To reiterate the reliance of widespread CCS adoption on IRA subsidies, EPA stated the following on page 33373 of CPP 2.0:
EPA is projecting approximately 12 GW of coal‐fired generation will likely retrofit with CCS in order to meet the proposed January 1, 2030, compliance date for affected long‐term coal‐fired steam generating units. These and other CCS projects that are likely to be occurring in response to the IRA may take up a significant amount of the capacity to plan and build CCS between 2023 and 2030 [emphasis added].
The same analysis applies to low‐GHG hydrogen. Contrary to the observed reality that low‐GHG hydrogen only comprises 1 percent of domestic production, the EPA claims on page 33310 of CPP 2.0 that:
Given the incentives provided in both the IRA and [Infrastructure Investment and Jobs Act] for low‐GHG hydrogen production and the current trajectory of hydrogen use in the power sector, by 2032, the start date for compliance with the proposed second phase of the standards for this rule, low‐GHG hydrogen may be the most common source of hydrogen available for electricity production.
In essence, the EPA claimed low‐GHG hydrogen would transform itself from 1 percent of the domestic hydrogen market to the majority of the market based on lavish subsidies. This is fanciful thinking applied to environmental regulation—the EPA can establish whatever standards it wants if the BSER technology is sufficiently subsidized.

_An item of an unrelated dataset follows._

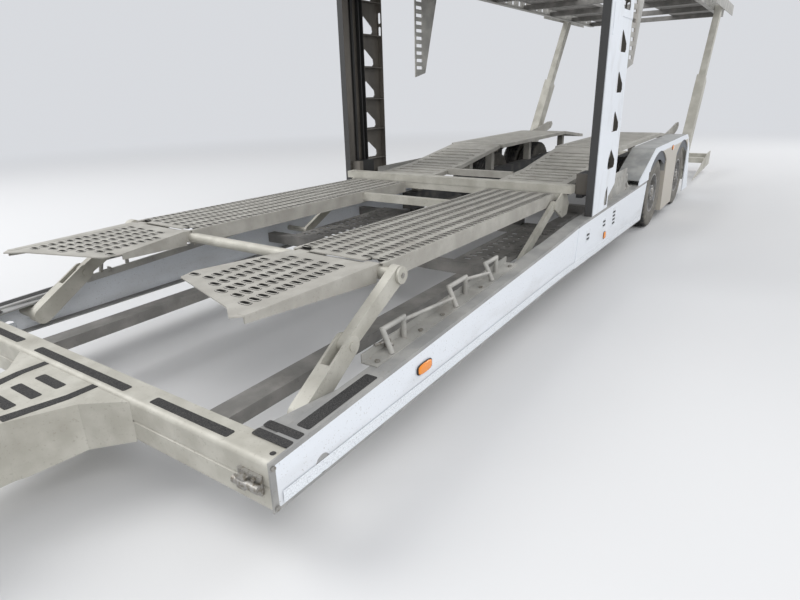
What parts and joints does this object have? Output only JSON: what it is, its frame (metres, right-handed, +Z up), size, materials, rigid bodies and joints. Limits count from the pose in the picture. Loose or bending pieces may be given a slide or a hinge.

This is a harmful precedent and does not accurately reflect reality. The standard in the CAA that the BSER be “adequately demonstrated” is instead becoming a standard that the BSER be “adequately subsidized.”
Conclusion
The energy subsidies in the IRA provide the foundation upon which the EPA built the CPP 2.0. The BSER established in the EPA’s new power plant regulation is only “adequately demonstrated” by the heavy subsidies in the IRA. Consequently, lawmakers who oppose the EPA’s overreach and want to see a reliable and cost‐effective power grid in the United States should consider repealing the energy subsidies in the IRA.